会社法 計算等 その1

会社法431条~ 会計帳簿等

 

・会計の原則(431条)

株式会社の会計書類は一般に公正妥当と認められる企業会計の慣行に従って作成されます。

 

・会計帳簿と計算書類

会計帳簿は企業秘密をも含むことが多いため、原則開示を行う性質のものではありません。主に取引履歴やそれに伴う金銭出納が記録されます。計算書類の元となるものです。

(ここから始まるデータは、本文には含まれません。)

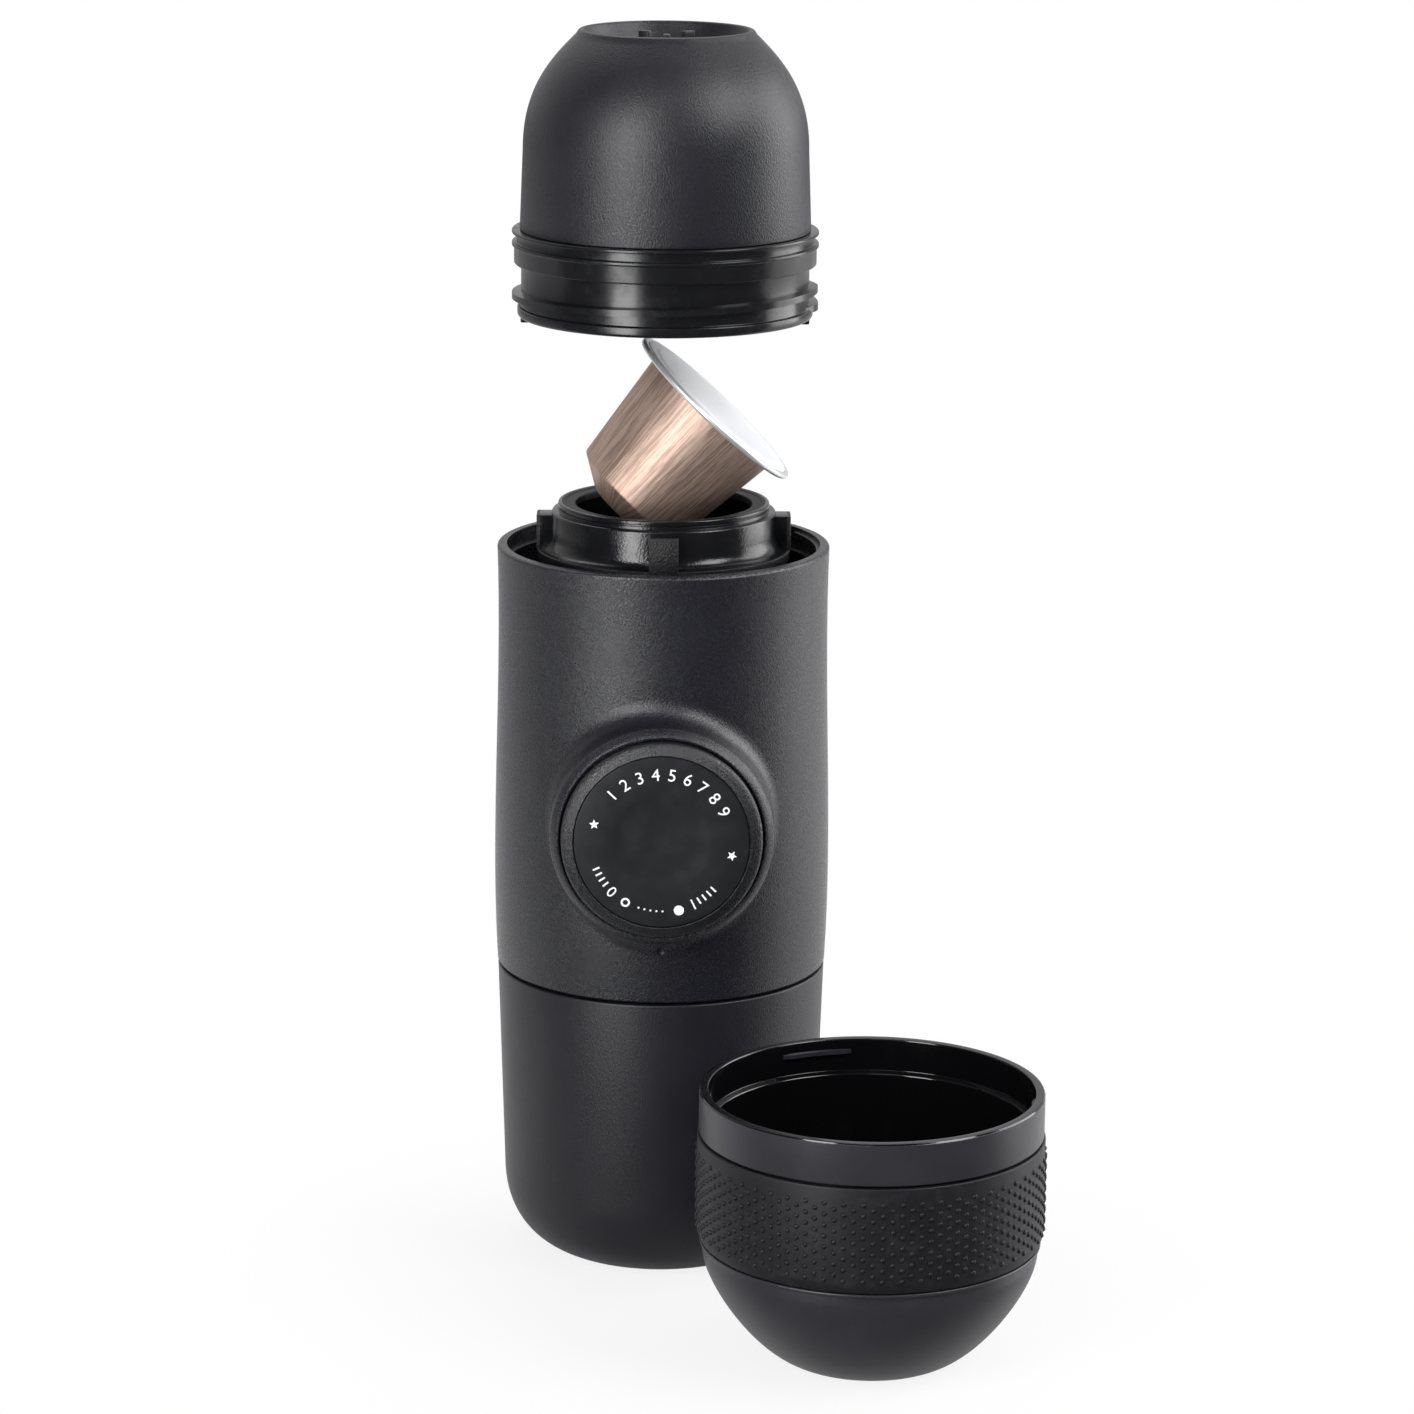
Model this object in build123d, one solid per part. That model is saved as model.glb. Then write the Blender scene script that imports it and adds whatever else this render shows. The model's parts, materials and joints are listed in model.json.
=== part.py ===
from build123d import *
import os
from math import copysign, cos, radians, sin

# Hand-pumped capsule coffee maker, shown opened for loading, with its cup beside it.
# Millimetres, +Z up. The origin is on the table, on the axis of the water tank, and the
# pump knob points along -Y. Radii grow outwards from the capsule and heights upwards from
# the table, so each piece takes its size and place from the ones that it fits.

# Driving dimensions

# Clearances
running_gap = 0.3          # between pieces that move past each other
fit_gap = 0.1              # between pieces that are assembled and stay put
shaft_gap = 0.05           # radial play of a rod in its hole
edge_break = 0.4           # small chamfer on a moulded edge

# Capsule, a standard one with a flange of 37 mm
capsule_top_radius = 14.7
capsule_flange_width = 3.8
capsule_flange_thickness = 0.8
capsule_bead_radius = 0.55
capsule_shoulder_radius = 11.9
capsule_shoulder_depth = 22.0
capsule_nose_radius = 6.0
capsule_nose_depth = 3.8
capsule_wall = 0.5
capsule_lid_thickness = 0.4
capsule_tilt_deg = 43.0
capsule_pivot_out = 8.0
capsule_pivot_drop = 3.0

# Capsule holder
holder_room = 1.8
holder_seal_margin = 0.4
holder_seal_thickness = 1.6
holder_seal_dish = 0.3
holder_seal_rim = 0.3
holder_lip_wall = 0.8
holder_lip_height = 2.0
holder_lip_groove_width = 0.4
holder_lip_groove_depth = 0.35
holder_lip_groove_drop = 1.1
holder_drum_step = 1.3
holder_drum_chamfer = 0.7
holder_rib_reach = 2.7
holder_rib_width = 5.4
holder_rib_count = 4
holder_rib_drop = 2.6
holder_rib_height = 6.1
holder_rib_root = 0.5
holder_flange_thickness = 2.2
holder_flange_slope = 1.5
holder_base_step = 0.6
holder_foot_inset = 1.5
holder_foot_thickness = 2.6
holder_floor = 5.5
holder_stand = 8.0
holder_screw_inset = 4.4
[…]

それに対し、計算書類は貸借対照表損益計算書等を含むもので、会社の財産・財務状況が示されます。また、計算書類は定時株主総会で承認を得なければなりません。投資家や銀行が投資・融資をする際は計算書類を見て企業の経営状態を確認します。計算書類は公告義務があるため、開示による利益があります。

 

・会計帳簿(432条・433条・434条)

会社は法令に適った会計帳簿の作成義務があります。会計帳簿の閉鎖時(通常は会計年度決算で締めたとき)より10年間の保存義務があります。

会計帳簿は、議決権又は発行済株式の100分の3以上を保有する株主であれば、請求理由を示した上で開示請求ができます。ただし、不正な目的での請求は認められません。

対象会社の親会社社員も会計帳簿の開示請求ができますが、裁判所の許可が必要であり、必要と認められない理由での開示請求はできません。

裁判所は訴訟上必要と認められる場合には、会計帳簿の提出命令を下すことができます。